Die belangte Behörde legte die Akten des Verwaltungsverfahrens vor, erstattete eine Gegenschrift und beantragte die kostenpflichtige Abweisung der Beschwerde, über welche der Verwaltungsgerichtshof wie folgt erwogen hat:
Gemäß § 17 Abs. 1 FrG sind Fremde mit Bescheid auszuweisen, wenn sie sich nicht rechtmäßig im Bundesgebiet aufhalten; hiebei ist auf § 19 Bedacht zu nehmen. § 17 Abs. 4 FrG lautet:
"(4) Wird der Behörde im Verfahren zur Erlassung einer Ausweisung auf ihr Befragen bekannt, daß der Fremde rechtzeitig einen Antrag auf Verlängerung einer Bewilligung nach dem Aufenthaltsgesetz (§ 6 Abs. 3) gestellt hat, über den noch nicht entschieden wurde, so ist über die Ausweisung erst nach Erledigung dieses Antrages zu entscheiden."
Gemäß § 19 FrG ist u.a. eine Ausweisung gemäß § 17 Abs. 1 FrG nur zulässig, wenn die zur Erreichung der in Art. 8 Abs. 2 MRK genannten Ziele dringend geboten ist.

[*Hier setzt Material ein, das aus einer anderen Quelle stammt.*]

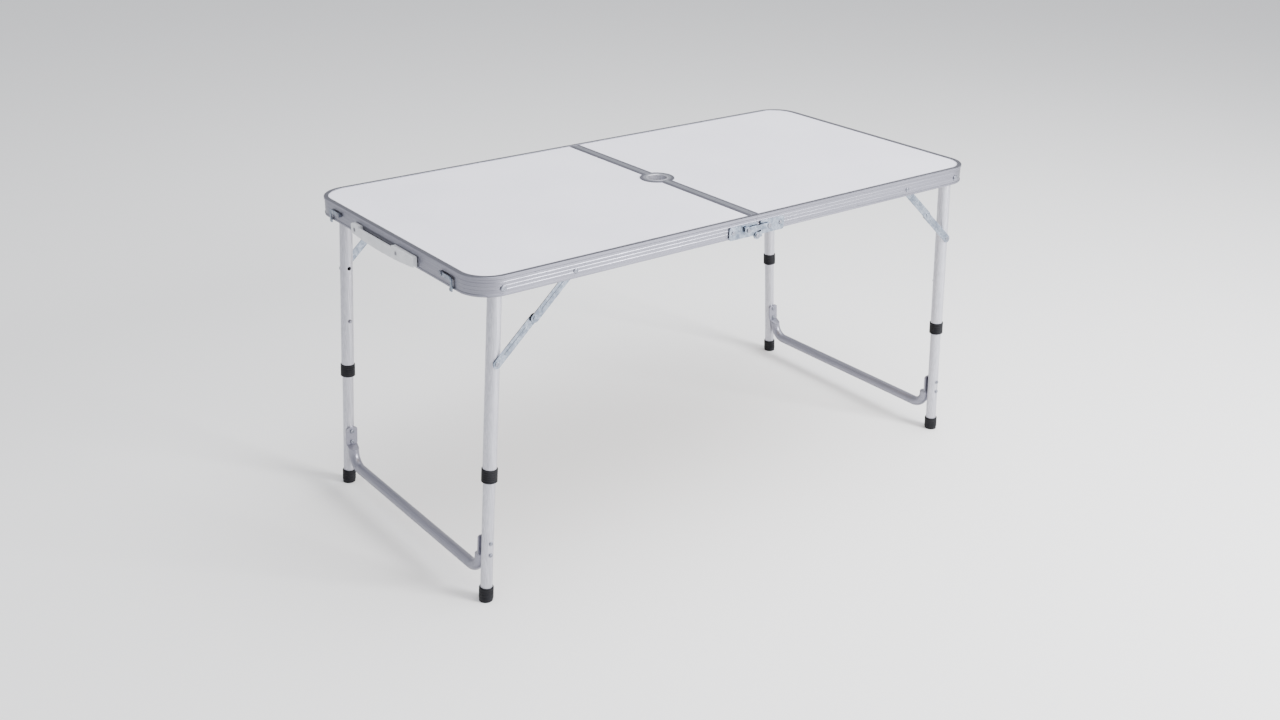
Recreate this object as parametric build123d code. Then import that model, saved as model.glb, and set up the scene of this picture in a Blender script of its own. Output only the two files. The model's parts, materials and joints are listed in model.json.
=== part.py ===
"""Folding aluminium camp kitchen table: two hinged top halves on two folding leg frames.

Frame: millimetres, +X along the top, +Y across it, +Z up. The origin is on the floor
under the centre of the top. The table stands open with its legs extended.
The front-left quarter is modelled, and the others are its mirror images.
"""
from build123d import *
from math import atan2, cos, degrees, hypot, radians, sin
import os

# Overall size
top_length = 1200.0
top_width = 600.0
table_height = 620.0
rail_height = 35.0
corner_radius = 58.0
seam_gap = 0.3                     # half of the gap between the two halves

half_length = top_length / 2
half_width = top_width / 2
rail_bottom = table_height - rail_height

# Rail extrusion: u runs inward from the outermost face, v up from the rail's bottom
bead_height = 4.2
web_face = 1.2                     # the web is set back behind the beads
web_back = 2.9
lip_width = 9.0
lip_thickness = 1.2
shelf_width = 11.0
shelf_thickness = 1.4
flange_width = 6.0
flange_thickness = 1.6
ridge_height = 0.3
ridge_levels = (11.0, 17.5, 24.0)
ridge_face = web_face - ridge_height

# Panel
panel_thickness = 4.6
panel_top = rail_height - lip_thickness
panel_bottom = panel_top - panel_thickness

# Seam rail and umbrella sleeve
seam_lip_width = 12.0
seam_web = 1.6
seam_end_clearance = 11.2
sleeve_bore_radius = 19.5
sleeve_radius = 22.9
umbrella_panel_radius = sleeve_radius + seam_web + 0.2

# Leg frames
pivot_x = 548.0
pivot_z = 598.0
leg_y = 272.0
splay = 3.8                        # degrees that a leg leans outward
leg_travel = 110.0                 # how far a lower leg slides into its upper leg
upper_radius = 12.5
upper_bore = 11.3
lower_radius = 11.0
lower_bore = 9.8
upper_top = 9.0
upper_end = 360.0
lower_top = 195.0
collar_start, collar_end = 336.0, 362.0
collar_radius = 14.5
foot_start = 572.0
foot_radius = 13.5
button_level = 242.0
button_radius = 3.5
button_hole_radius = 3.9
button_stroke = 3.2

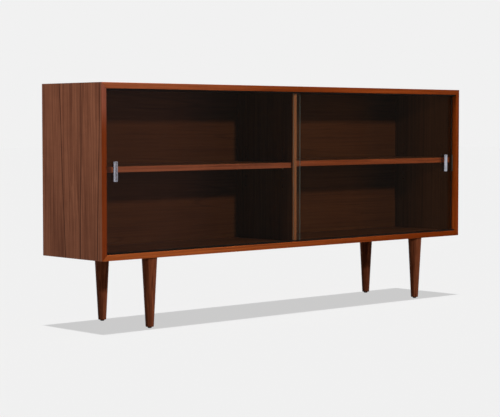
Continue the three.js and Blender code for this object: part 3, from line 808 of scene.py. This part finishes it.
# Floor and backdrop
# A pale seamless floor and a backdrop of the same tone.
# What looks at the floor sees it at that tone, and it keeps the case's shadow.

backdrop_tone = opaque((0.88, 0.88, 0.88))
floor_bounce = opaque((0.20, 0.20, 0.20))
room_light = opaque((0.04, 0.04, 0.04))
shadow_depth = 0.335
floor_reach = 30.0


def flat_sheet(name, corners, material):
    mesh = bpy.data.meshes.new(name)
    mesh.from_pydata(corners, [], [(0, 1, 2, 3)])
    mesh.materials.append(material)
    sheet = bpy.data.objects.new(name, mesh)
    bpy.context.scene.collection.objects.link(sheet)
    return sheet


def seen_directly(tree):
    """1 for rays from the camera, from a mirror or through glass, and 0 for other light."""
    path = add(tree, "ShaderNodeLightPath").outputs
    seen = calc(tree, "MAXIMUM", path["Is Camera Ray"], path["Is Glossy Ray"])
    return calc(tree, "MAXIMUM", seen, path["Is Transmission Ray"])


def floor_paper():
    material, tree = finish("floor_paper")[:2]
    glow = add(tree, "ShaderNodeEmission", {"Color": backdrop_tone, "Strength": 1.0}).outputs[0]
    pale = add(tree, "ShaderNodeBsdfDiffuse", {"Color": backdrop_tone}).outputs[0]
    dull = add(tree, "ShaderNodeBsdfDiffuse", {"Color": floor_bounce}).outputs[0]
    shown = add(tree, "ShaderNodeMixShader", {0: shadow_depth, 1: glow, 2: pale}).outputs[0]
    whole = add(tree, "ShaderNodeMixShader", {0: seen_directly(tree), 1: dull, 2: shown}).outputs[0]
    tree.links.new(whole, tree.nodes["Material Output"].inputs["Surface"])
    return material


floor_signs = [(-1, -1), (1, -1), (1, 1), (-1, 1)]
floor_corners = [(x * floor_reach, y * floor_reach, 0.0) for x, y in floor_signs]
floor = flat_sheet("floor", floor_corners, floor_paper())

world = bpy.data.worlds.new("studio")
bpy.context.scene.world = world
world.use_nodes = True
sky = tint(world.node_tree, seen_directly(world.node_tree), room_light, backdrop_tone)
world.node_tree.links.new(sky, world.node_tree.nodes["Background"].inputs["Color"])


# Dark cloths
# Cloths round the case, out of the camera's sight, that the glass and the oiled wood mirror. One row
# hangs ahead of the doors, one cloth lies on the floor before them, and one hangs at the left.

rust, soot, brown = (0.132, 0.087, 0.079), (0.066, 0.056, 0.048), (0.170, 0.086, 0.054)
left_tone = (0.030, 0.030, 0.030)
cloth_place = -1.2
cloth_reach = 4.0
cloth_height = 1.2
cloth_seam = 1.1
cloth_lift = 0.002
laid_gap = 0.02
left_cloth_place = -2.3
left_cloth_front = -0.2
left_cloth_height = 2.0
rust_to_soot = (0.25, 0.75)
soot_to_brown = (1.62, 2.00)


def dark_cloth(name, corners, colour, far_colour=None, turn=(0.0, 1.0)):
    """A cloth that turns into the far colour between two places along X."""
    material, tree, _, place = finish(name)
    across = add(tree, "ShaderNodeSeparateXYZ", {0: place}).outputs["X"]
    dyed = tint(tree, blend(tree, across, *turn), opaque(colour), opaque(far_colour or colour))
    folds = calc(tree, "MULTIPLY_ADD", cloud(tree, place, (9.0, 9.0, 1.0)), 0.4, 0.8)
    glow = add(tree, "ShaderNodeEmission", {"Color": dyed, "Strength": folds}).outputs[0]
    tree.links.new(glow, tree.nodes["Material Output"].inputs["Surface"])
    cloth = flat_sheet(name, corners, material)
    cloth.visible_camera = False
    cloth.visible_diffuse = False
    cloth.visible_shadow = False
    cloth.visible_transmission = False


def hung(first, last, height):
    """The corners of a cloth that hangs to the floor from one place to another."""
    return [(*first, 0.0), (*last, 0.0), (*last, height), (*first, height)]


left_end, seam, right_end = ((x, cloth_place) for x in (-cloth_reach, cloth_seam, cloth_reach))
laid_edge = case_low.y - laid_gap
laid_corners = [left_end, right_end, (cloth_reach, laid_edge), (-cloth_reach, laid_edge)]
side_front, side_rear = ((left_cloth_place, y) for y in (left_cloth_front, cloth_reach))
dark_cloth("front_cloth", hung(left_end, seam, cloth_height), rust, soot, rust_to_soot)
dark_cloth("right_cloth", hung(seam, right_end, cloth_height), soot, brown, soot_to_brown)
dark_cloth("laid_cloth", [(*spot, cloth_lift) for spot in laid_corners], soot)
dark_cloth("left_cloth", hung(side_front, side_rear, left_cloth_height), left_tone)


# Lamps
# A small flash ahead, soft boxes at the left, at the right and behind, and one lamp straight above, which
# alone falls on the floor. Pale cards before the cloths light the door pulls, which alone mirror them,
# and a weak lamp at the left fills the legs alone.

above_power = 2.95
above_blur = 1.5
all_but_floor = bpy.data.collections.new("kept_off_the_floor")
all_but_floor.objects.link(floor)
all_but_floor.collection_objects[0].light_linking.link_state = "EXCLUDE"
only_pulls = bpy.data.collections.new("door_pulls")
for pull in (left_pull, right_pull):
    only_pulls.objects.link(pull)
only_legs = bpy.data.collections.new("turned_legs")
only_legs.objects.link(legs)


def lamp(name, place, target, size, power, height=None, lit=all_but_floor, mirrored=False):
    """A lamp that the camera doesn't see. It is square unless it has a height of its own."""
    data = bpy.data.lights.new(name, "AREA")
    data.shape = "RECTANGLE"
    data.size, data.size_y = size, height or size
    data.energy = power
    light = bpy.data.objects.new(name, data)
    light.location = place
    light.rotation_euler = (Vector(target) - Vector(place)).to_track_quat("-Z", "Y").to_euler()
    light.visible_camera = False
    light.visible_glossy = mirrored
    light.light_linking.receiver_collection = lit
    bpy.context.scene.collection.objects.link(light)


def pull_card(name, place, target, size, power, height):
    """A pale card that lights the door pulls and is mirrored by them."""
    lamp(name, place, target, size, power, height, lit=only_pulls, mirrored=True)


lamp("front_flash", place=(0.15, -3.65, 1.87), target=(0.0, 0.0, 0.5), size=0.20, power=78.0)
lamp("left_soft_box", place=(-2.6, -0.36, 2.8), target=(-0.8, 0.0, 0.5), size=0.5, power=70.0)
lamp("right_soft_box", place=(2.6, -3.2, 0.55), target=(0.0, 0.0, 0.45), size=1.5, power=36.0)
lamp("rear_soft_box", place=(2.4, 3.0, 1.7), target=(0.0, 0.1, 0.45), size=1.2, power=110.0)
pull_card("left_card", place=(-1.2, -1.1, 0.22), target=(-1.2, 0.0, 0.22), size=2.6, power=1.7, height=0.44)
pull_card("right_card", place=(1.8, -1.1, 0.6), target=(1.8, 0.0, 0.6), size=3.4, power=11.0, height=1.2)
pull_card("laid_card", place=(0.3, -0.62, 0.01), target=(0.3, -0.42, 0.71), size=6.0, power=6.4, height=0.85)
lamp("leg_fill", place=(-3.0, -0.3, 0.3), target=(0.0, 0.0, 0.1), size=0.6, power=5.0, lit=only_legs)
above = bpy.data.objects.new("above", bpy.data.lights.new("above", "SUN"))
above.data.energy = above_power
above.data.angle = math.radians(above_blur)
bpy.context.scene.collection.objects.link(above)


# Camera
# At the photograph's viewing angle, from the left front through a long lens.
# It stands a little above the middle of the case.

camera_place = (-3.6222, -3.8486, 0.6276)
camera_drop = 3.10
camera_roll = 0.01
camera_heading = -42.603
lens_length = 112.24
sensor_width = 36.0
camera = bpy.data.objects.new("camera", bpy.data.cameras.new("camera"))
camera.location = camera_place
camera.rotation_euler = [math.radians(angle) for angle in (90 - camera_drop, camera_roll, camera_heading)]
camera.data.lens = lens_length
camera.data.sensor_width = sensor_width
camera.data.sensor_fit = "HORIZONTAL"
bpy.context.scene.collection.objects.link(camera)
bpy.context.scene.camera = camera
bpy.context.scene.view_settings.view_transform = "Standard"
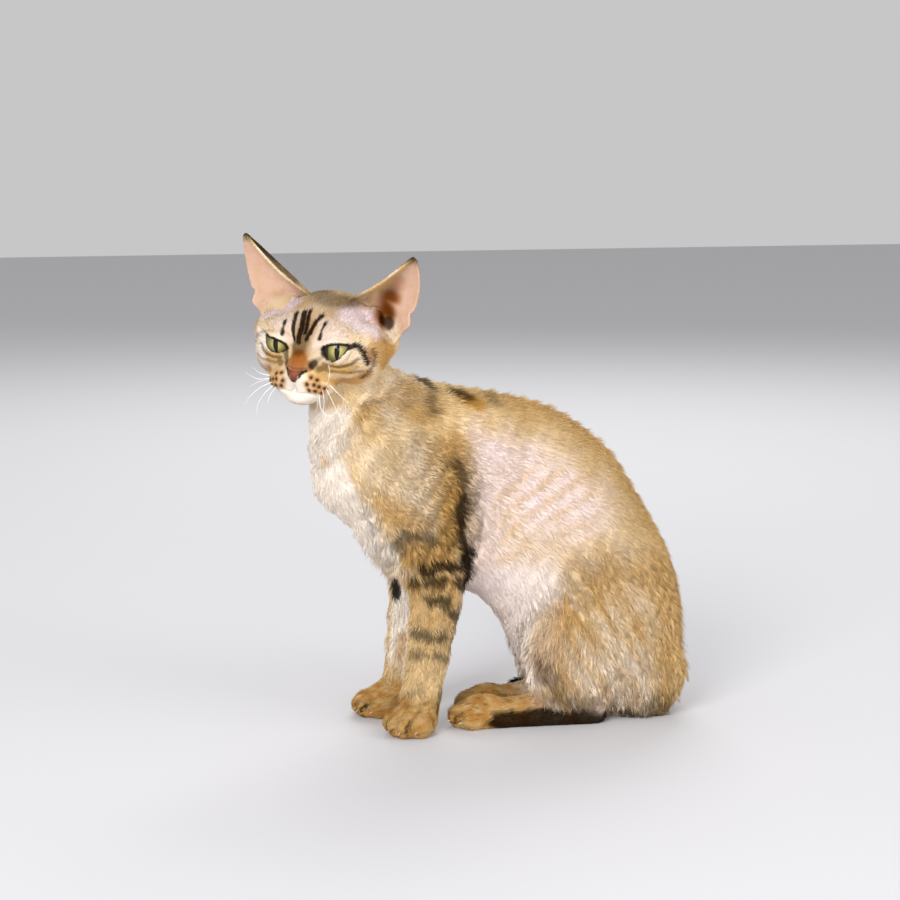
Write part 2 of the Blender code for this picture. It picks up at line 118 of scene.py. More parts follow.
def noise(points: Array, size: float, seed: int = 0) -> Array:
    """Smooth random numbers that vary over space.

    Args:
        points: The places, as rows of x, y and z.
        size: The width of one patch.
        seed: Which of the many patterns to use.

    Returns:
        Numbers from -1 to 1.
    """
    scaled = points / size
    low = np.floor(scaled).astype(np.int64)
    t = scaled - low
    t = t * t * (3 - 2 * t)
    total = np.zeros(len(points))
    for corner in np.ndindex(2, 2, 2):
        share = np.where(np.array(corner) == 1, t, 1 - t).prod(axis=1)
        total += share * lattice(low + np.array(corner), seed)
    return 2 * total - 1


def drift(points: Array, size: float, seed: int) -> Array:
    """Smooth random steps in three directions, from three patterns of noise."""
    return rows(*(noise(points, size, seed + i) for i in range(3)))


def waves(points: Array) -> Array:
    """The waves of the coat, from -1 in a trough to 1 on a crest."""
    across = points @ RIPPLE_WAY + 5 * noise(points, 22, 30)
    return np.sin(across * math.tau / RIPPLE)


def unit(vectors: Array) -> Array:
    """The vectors at length 1."""
    return vectors / np.maximum(np.linalg.norm(vectors, axis=-1, keepdims=True), 1e-9)


def smooth_path(points: Iterable[Point], steps: int, closed: bool = False) -> Array:
    """A smooth curve through points, by Catmull-Rom.

    Args:
        points: What the curve passes through.
        steps: How many points each stretch gets.
        closed: Whether the curve returns to its first point.

    Returns:
        The points of the curve, as rows.
    """
    line = np.array(list(points), float)
    if closed:
        line = np.vstack([line[-1:], line, line[:2]])
    else:
        line = np.vstack([2 * line[0] - line[1], line, 2 * line[-1] - line[-2]])
    found = []
    for i in range(1, len(line) - 2):
        before, start, end, after = line[i - 1 : i + 3]
        for t in np.linspace(0, 1, steps, endpoint=False):
            square = 2 * before - 5 * start + 4 * end - after
            cubic = 3 * (start - end) + after - before
            found.append(start + 0.5 * t * (end - before + t * (square + t * cubic)))
    if not closed:
        found.append(line[-2])
    return np.array(found)


def distance_to(points: Array, path: Array) -> Array:
    """How far each point is from a line through the path's points."""
    nearest = np.full(len(points), np.inf)
    if len(path) == 1:
        return np.linalg.norm(points - path[0], axis=1)
    for start, end in zip(path, path[1:]):
        way = end - start
        t = np.clip((points - start) @ way / max(way @ way, 1e-9), 0, 1)
        off = points - (start + t[:, None] * way)
        nearest = np.minimum(nearest, np.sqrt((off * off).sum(axis=1)))
    return nearest


def snapped(points: Array, tree: BVHTree) -> Array:
    """The nearest places of a surface."""
    return np.array([tree.find_nearest(p)[0] for p in points.tolist()])


@dataclass(frozen=True)
class Place:
    """A turned frame of its own, in millimetres of the whole model."""

    matrix: Matrix

    @property
    def turn(self) -> Array:
        """The rotation, as rows."""
        return np.array(self.matrix.to_3x3())

    @property
    def origin(self) -> Array:
        """The origin."""
        return np.array(self.matrix.to_translation())

    def inside(self, points: Array) -> Array:
        """The model's points in this frame."""
        return (points - self.origin) @ self.turn

    def outside(self, points: Array) -> Array:
        """This frame's points in the model."""
        return points @ self.turn.T + self.origin

    def inward(self, vectors: Array) -> Array:
        """The model's directions in this frame."""
        return vectors @ self.turn

    def outward(self, vectors: Array) -> Array:
        """This frame's directions in the model."""
        return vectors @ self.turn.T


def turned(angle: float, axis: str) -> Matrix:
    """A rotation by degrees about one axis."""
    return Matrix.Rotation(math.radians(angle), 4, axis)


def middle_of(node: str) -> Vector:
    """The middle of a node's box, in millimetres."""
    low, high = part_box(node)
    return (low + high) / (2 * MM)


HEAD_YAW, HEAD_PITCH, HEAD_ROLL = 52.0, 9.0, 6.5
EYE_RADIUS = 10.3
EYE_SPLAY, LID_SLANT = 13.0, 12.0
SIDES = {"left": -1, "right": 1}
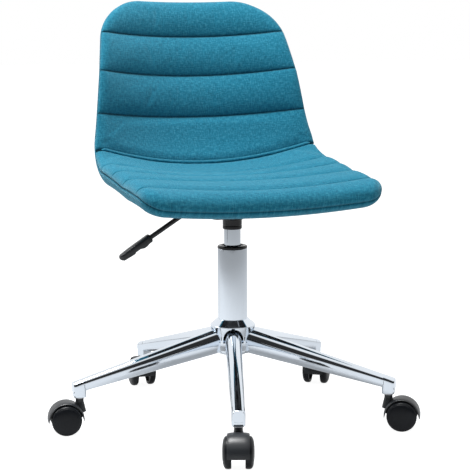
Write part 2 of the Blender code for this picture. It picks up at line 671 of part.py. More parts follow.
def panel(start, end, upper, lower, inset=0.0):
    """A closed panel of the shell between two distances, bounded by an upper and a lower layer."""
    steps = [s for s in EDGE_STEPS if s >= inset]
    rings = []
    for distance in (d for d in shell_rows() if start <= d <= end):
        width = half_width(distance)
        inner = [(width - steps[-1]) * share for share in INNER_SHARES]
        half = [width - s for s in steps] + inner
        across = [-a for a in half] + [0.0] + half[::-1]
        top = [shell_point(distance, a, upper) for a in across]
        bottom = [shell_point(distance, a, lower) for a in reversed(across)]
        rings.append(top + bottom)
    return grid_solid(rings)


def grid_solid(rings):
    """Skin the rings with triangles that slope alike in every layer, and cap both ends."""
    bm = bmesh.new()
    rows = [[bm.verts.new(p) for p in ring] for ring in rings]
    count = len(rows[0])
    half = count // 2
    for row, following in zip(rows, rows[1:]):
        for i in range(half - 1):
            low, low_next = count - 1 - i, count - 2 - i
            bm.faces.new((row[i], row[i + 1], following[i + 1]))
            bm.faces.new((row[i], following[i + 1], following[i]))
            bm.faces.new((row[low], following[low_next], row[low_next]))
            bm.faces.new((row[low], following[low], following[low_next]))
        for i, j in ((half - 1, half), (count - 1, 0)):
            bm.faces.new((row[i], row[j], following[j], following[i]))
    for row in (rows[0], rows[-1]):
        for i in range(half - 1):
            bm.faces.new((row[i], row[i + 1], row[count - 2 - i], row[count - 1 - i]))
    return mesh_from(bm, "panel")


def build_seat(frame):
    rows = shell_rows()
    crease = rows.index(CREASE_AT - 2 * GAP)
    back = panel(0, rows[crease], face_layer(1), lining_layer(1))
    seat = panel(rows[crease + 1], SHELL_LENGTH, face_layer(1), lining_layer(1))
    ply = panel(PLY_INSET, SHELL_LENGTH - PLY_INSET, ply_layer(1), ply_layer(-1), PLY_INSET)
    cover = panel(0, SHELL_LENGTH, lining_layer(-1), face_layer(-1))
    through = bolt_holes(0.34, BOLT_TOP_Z + 0.0010)
    add_part("back_pad", back, FABRIC, frame)
    add_part("seat_pad", seat, FABRIC, frame)
    add_part("seat_shell", combine(ply, through), PLYWOOD, frame)
    add_part("rear_cover", combine(cover, through), FABRIC, frame)


def main():
    clear_scene()
    frame = add_pivot("chair_frame", (COLUMN_X, COLUMN_Y, 0))
    build_base(frame)
    build_casters(frame)
    build_gas_lift(frame)
    build_mechanism(frame)
    build_seat(frame)
    bpy.context.view_layer.update()


main()
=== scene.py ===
"""Looks of the swivel office chair: channelled upholstery, chromed base, gas lift and casters.

Every length is in metres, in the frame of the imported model: +Z up, the floor at Z = 0.
The sitter faces -Y.
"""
import logging
import math
from dataclasses import dataclass
from enum import Enum

import bmesh
import bpy
import numpy as np
from mathutils import Euler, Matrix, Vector


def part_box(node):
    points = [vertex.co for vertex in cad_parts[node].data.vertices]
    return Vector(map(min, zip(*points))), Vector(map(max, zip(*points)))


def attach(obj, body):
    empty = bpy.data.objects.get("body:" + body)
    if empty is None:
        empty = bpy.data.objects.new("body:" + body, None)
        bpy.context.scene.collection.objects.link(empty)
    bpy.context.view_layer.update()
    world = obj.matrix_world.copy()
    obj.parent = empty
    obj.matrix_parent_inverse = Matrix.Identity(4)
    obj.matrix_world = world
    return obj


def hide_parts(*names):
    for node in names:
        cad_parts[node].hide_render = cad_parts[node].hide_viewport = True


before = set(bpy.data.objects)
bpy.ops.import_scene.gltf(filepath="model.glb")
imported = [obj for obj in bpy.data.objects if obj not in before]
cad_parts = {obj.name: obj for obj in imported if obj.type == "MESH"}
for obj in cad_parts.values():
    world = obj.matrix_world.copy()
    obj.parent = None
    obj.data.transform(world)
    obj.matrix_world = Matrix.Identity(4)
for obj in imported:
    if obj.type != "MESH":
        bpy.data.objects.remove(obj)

log = logging.getLogger("chair")

CLOTH_COORDS = "cloth"         # point attribute: metres across, metres along, and painted seam shade from 0 to 1
WELD = 1e-6


# ---- mesh helpers --------------------------------------------------------------------------------
@dataclass
class Patch:
    """Points and faces of one surface, with the cloth coordinates of its points where it is fabric."""

    points: np.ndarray
    faces: np.ndarray
    coords: np.ndarray | None = None


def grid_faces(rows: int, cols: int, wrap_rows: bool = False, wrap_cols: bool = False) -> np.ndarray:
    """Quads of a grid whose point (i, j) has the number i * cols + j.

    Args:
        rows: Number of rows of points.
        cols: Number of points in a row.
        wrap_rows: Whether the last row joins the first.
        wrap_cols: Whether the last point of a row joins its first.

    Returns:
        Corner numbers, one quad a row.
    """
    i = np.arange(rows if wrap_rows else rows - 1)[:, None]
    j = np.arange(cols if wrap_cols else cols - 1)[None, :]
    after_i, after_j = (i + 1) % rows, (j + 1) % cols
    corners = (i * cols + j, i * cols + after_j, after_i * cols + after_j, after_i * cols + j)
    return np.stack(np.broadcast_arrays(*corners), -1).reshape(-1, 4)


def join(patches: list[Patch]) -> Patch:
    """Put several patches into one, renumbering their faces.

    Args:
        patches: The surfaces.

    Returns:
        The surface.
    """
    starts = np.cumsum([0] + [len(p.points) for p in patches[:-1]])
    faces = np.concatenate([p.faces + start for p, start in zip(patches, starts)])
    return Patch(np.concatenate([p.points for p in patches]), faces)


def piece(name: str, patch: Patch, sharp: float = 32.0) -> bpy.types.Object:
    """Make a finished mesh object: doubles welded, normals outward, smooth with sharp corners kept.

    Args:
        name: Name of the piece.
        patch: Its surface.
        sharp: Corners sharper than this, in degrees, stay sharp.

    Returns:
        The new object, at the origin.
    """
    mesh = bpy.data.meshes.new(name)
    mesh.from_pydata(patch.points.tolist(), [], patch.faces.tolist())
    if patch.coords is not None:
        attribute = mesh.attributes.new(CLOTH_COORDS, "FLOAT_VECTOR", "POINT")
        attribute.data.foreach_set("vector", patch.coords.astype(np.float32).ravel())
    bm = bmesh.new()
    bm.from_mesh(mesh)
    bmesh.ops.remove_doubles(bm, verts=bm.verts, dist=WELD)
    bmesh.ops.dissolve_degenerate(bm, edges=bm.edges, dist=WELD)
    bmesh.ops.recalc_face_normals(bm, faces=bm.faces)
    bm.to_mesh(mesh)
    bm.free()
    mesh.shade_smooth()
    mesh.set_sharp_from_angle(angle=math.radians(sharp))
    obj = bpy.data.objects.new(name, mesh)
    bpy.context.scene.collection.objects.link(obj)
    return obj


def fit_out(obj: bpy.types.Object, body: str, slot: str, material: bpy.types.Material,
            *nodes: str) -> bpy.types.Object:
    """Dress a new piece and hang it on its body.

    Args:
        obj: The piece.
        body: The body that it rides on.
        slot: The record's material slot; not used.
        material: Its finish.
        nodes: The nodes that it stands for.

    Returns:
        The piece.
    """
    obj.data.materials.append(material)
    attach(obj, body)
    if nodes:
        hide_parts(*nodes)
    log.info("%s: %d points on %s", obj.name, len(obj.data.vertices), body)
    return obj


def subdivide(obj: bpy.types.Object, levels: int = 1) -> None:
    """Finish a piece with a subdivision surface.

    Args:
        obj: The piece's object.
        levels: How many times each face is split.
    """
    modifier = obj.modifiers.new("subdivision", "SUBSURF")
    modifier.levels = levels
    modifier.render_levels = levels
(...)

Die Beschwerdeführerin hält den angefochtenen Bescheid im wesentlichen deswegen für rechtswidrig, weil bei Erlassung des Bescheides nicht ausreichend berücksichtigt worden sei, daß sich ihr Ehegatte seit dem Jahre 1985 in Österreich aufhalte, in einem aufrechten Beschäftigungsverhältnis und im Besitz eines Befreiungsscheines sei, ihr zweijähriges gemeinsames Kind in Österreich lebe, sowie ihr Schwiegervater und weitere Familienangehörige ihres Ehegatten in Österreich lebten; ihr gesamter Lebensmittelpunkt befinde sich in Österreich. Die Beschwerdeführerin habe am 27. Juli 1993 einen Antrag auf Verlängerung ihrer Bewilligung nach dem Aufenthaltsgesetz gestellt, der erst am 9. November 1995 vom Bundesminister für Inneres endgültig abgewiesen worden sei. Im übrigen sei die Ausweisung der Beschwerdeführerin im Grunde des Assoziationsratsbeschlusses Nr. 1/80 vom 19. September 1980 nach dem Abkommen zur Gründung einer Assoziation zwischen der Europäischen Wirtschaftsgemeinschaft und der Türkei vom 12. September 1996 nicht zulässig.
Die Beschwerde ist im Ergebnis deswegen berechtigt, weil die Beschwerdeführerin, die unbestritten im Besitz eines bis zum 31. Juli 1993 gültigen Wiedereinreisesichtvermerkes gewesen ist, nach der Aktenlage tatsächlich am 27. Juli 1993 einen Antrag auf Erteilung einer Bewilligung nach dem Aufenthaltsgesetz gestellt hat, welcher gemäß § 13 Abs. 1 des Aufenthaltsgesetzes (AufG) im Lichte des zweiten Satzes dieser Bestimmung als rechtzeitiger Antrag auf Verlängerung einer Bewilligung nach dem Aufenthaltsgesetz zu qualifizieren war. Im Falle der Beschwerdeführerin kam daher § 17 Abs. 4 FrG zur Anwendung (vgl. das hg. Erkenntnis vom 19. Juni 1996, Zl. 95/21/1084). Der Ausweisung der Beschwerdeführerin stand daher der Umstand entgegen, daß zum Zeitpunkt ihrer Erlassung (der angefochtene Bescheid wurde unbestritten am 25. August 1995 zugestellt) aktenkundig über ihren Antrag auf Verlängerung einer Bewilligung nach dem Aufenthaltsgesetz noch nicht entschieden war. Die belangte Behörde belastete dadurch den bekämpften Bescheid mit inhaltlicher Rechtswidrigkeit, weshalb dieser - ohne daß auf das übrige Beschwerdevorbringen einzugehen war - gemäß § 42 Abs. 2 Z. 1 VwGG aufzuheben war.
Der Spruch über den Aufwandersatz gründet sich auf die §§ 47 ff VwGG i.V.m. der Verordnung des Bundeskanzlers BGBl. Nr. 416/1994.